- [What you should do]:
Please restate, exactly as written, the lines running from the beginning of the material through the line that has "compost: a lumpy" in it.
··· Raw data ···
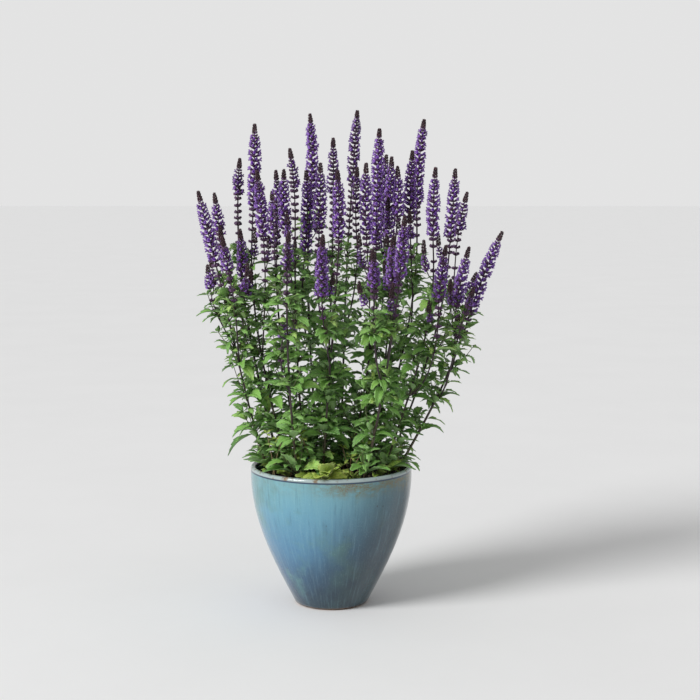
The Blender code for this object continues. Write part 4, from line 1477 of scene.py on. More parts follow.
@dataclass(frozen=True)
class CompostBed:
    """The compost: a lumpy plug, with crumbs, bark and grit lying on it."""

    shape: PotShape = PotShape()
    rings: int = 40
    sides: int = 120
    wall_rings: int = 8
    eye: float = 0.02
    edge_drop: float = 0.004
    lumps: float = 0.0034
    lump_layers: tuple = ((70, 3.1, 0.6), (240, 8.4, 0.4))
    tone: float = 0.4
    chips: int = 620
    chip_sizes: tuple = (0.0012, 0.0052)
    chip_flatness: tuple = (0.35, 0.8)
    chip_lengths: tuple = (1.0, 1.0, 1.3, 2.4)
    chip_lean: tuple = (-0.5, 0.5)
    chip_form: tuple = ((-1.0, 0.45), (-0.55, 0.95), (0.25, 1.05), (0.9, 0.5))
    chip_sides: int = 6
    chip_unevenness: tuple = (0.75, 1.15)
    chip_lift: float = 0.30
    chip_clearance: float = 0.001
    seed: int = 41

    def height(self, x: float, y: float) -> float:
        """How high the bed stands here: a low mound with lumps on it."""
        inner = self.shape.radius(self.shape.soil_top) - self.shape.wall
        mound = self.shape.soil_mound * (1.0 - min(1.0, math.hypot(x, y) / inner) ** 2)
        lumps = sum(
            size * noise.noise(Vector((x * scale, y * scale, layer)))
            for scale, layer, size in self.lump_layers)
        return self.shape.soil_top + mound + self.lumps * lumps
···
- [Result for this task]:
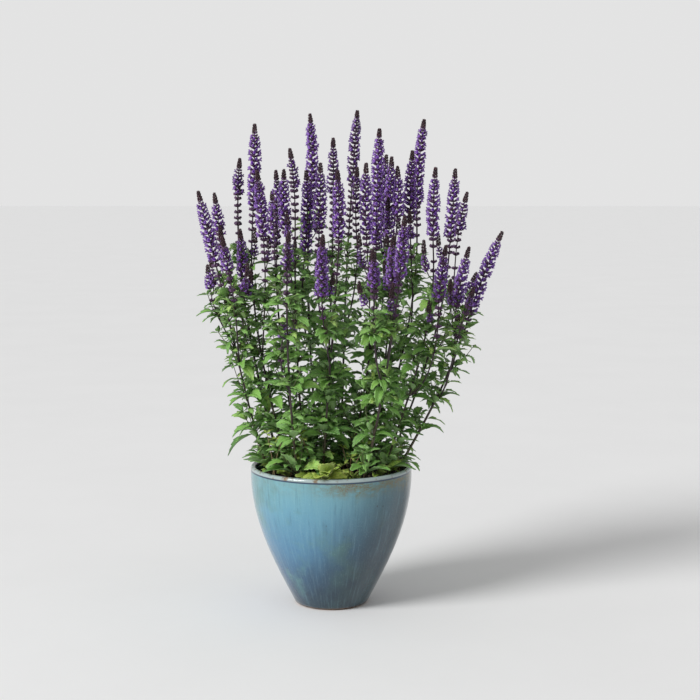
The Blender code for this object continues. Write part 4, from line 1477 of scene.py on. More parts follow.
@dataclass(frozen=True)
class CompostBed:
    """The compost: a lumpy plug, with crumbs, bark and grit lying on it."""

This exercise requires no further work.